Entrepreneur, il ouvrit son premier club, « Le Pimm’s Bar », en 1964, qui devient très vite un rendez-vous pour les homosexuels. En 1968 au 7, rue Saint-Anne -alors quartier gay de la capitale- ,il ouvrit Le Sept. La grande innovation d’Emaer : mélanger les communautés, gay et hétéro, riches et moins riches... Selon la devise : "Il n’était pas nécessaire d’être riche ou célèbre, mais il fallait être beau".
Selon ce principe, et s’inspirant de la mythique boite new-yorkaise Studio 54, il réouvrit en 1978 Le Palace. Durant quelques années (de 1978 à 1983), le lieu cristallisa la quintessence de la branchitude, mais fut également le lieu où se révélèrent les courants artistiques et esthétiques de l’époque : disco pop, punks et aristocraties mêlées, sens de la fête, de l’événement... Le lieu fit émerger plus d’une figure de la nuit : de Paquita Paquin à Edwige, de Pacadis à Jenny Bel Air, de Farida à Krootchey... Les physios avaient pour mission de choisir qui pouvait pénétrer : un mélange de riches et de pauvres, gays ou hétéros, noirs ou blancs, bourgeois ou punks.
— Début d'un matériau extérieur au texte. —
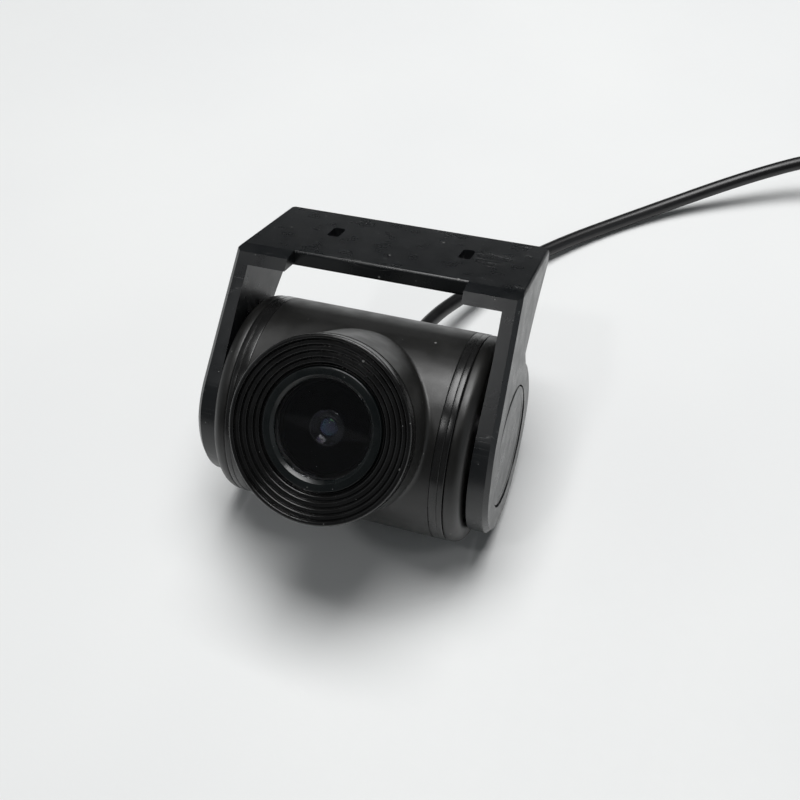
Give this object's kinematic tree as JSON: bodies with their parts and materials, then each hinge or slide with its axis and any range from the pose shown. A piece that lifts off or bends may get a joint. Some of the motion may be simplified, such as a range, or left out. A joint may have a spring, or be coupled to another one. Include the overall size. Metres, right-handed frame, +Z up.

Ce qu’elles devaient déterminer, c’est une attitude, un look…Tous s’y croisaient, de Warhol à Le Luron, de Mourousi à Roland Barthes (un habitué), mais aussi Grace Jones, Dali, Gainsbourg, Jagger, Amanda Lear, Kenzo, Lio, Madonna à ses débuts... Des esthétiques s’y créèrent ou inspirèrent : Pierre et Gilles, Castelbajac, Mugler et Gaultier, Yves St Laurent, Jean-Paul Goudde, Philippe Starck, Christian Louboutin, Andrée Putman, Lagerfeld, Ardisson... Ce fut une explosion de tendances. Les couleurs, les sons, les goûts acidulés des années 80, de celles dont même les ados d’aujourd’hui sont nostalgiques alors qu’ils n’étaient pas nés, furent créés dans le creuset du Palace.
Ne nous y trompons pas : si les années Palace furent des années extraordinairement créatives, insouciantes, d’avant sida, elles furent également des "années frics", où la branchitude se consomma progressivement entre privilégiés. Dans le sous-sol du Palace fut fondé à cette fin le Privilège, restaurant puis boite réservée aux Happy few.
Le Palace ne survécut pas à la mort de son créateur : les années sida suivirent, rangeant définitivement les folles années du Palace dans le magasin des souvenirs exaltants nostalgiques.
Rideau.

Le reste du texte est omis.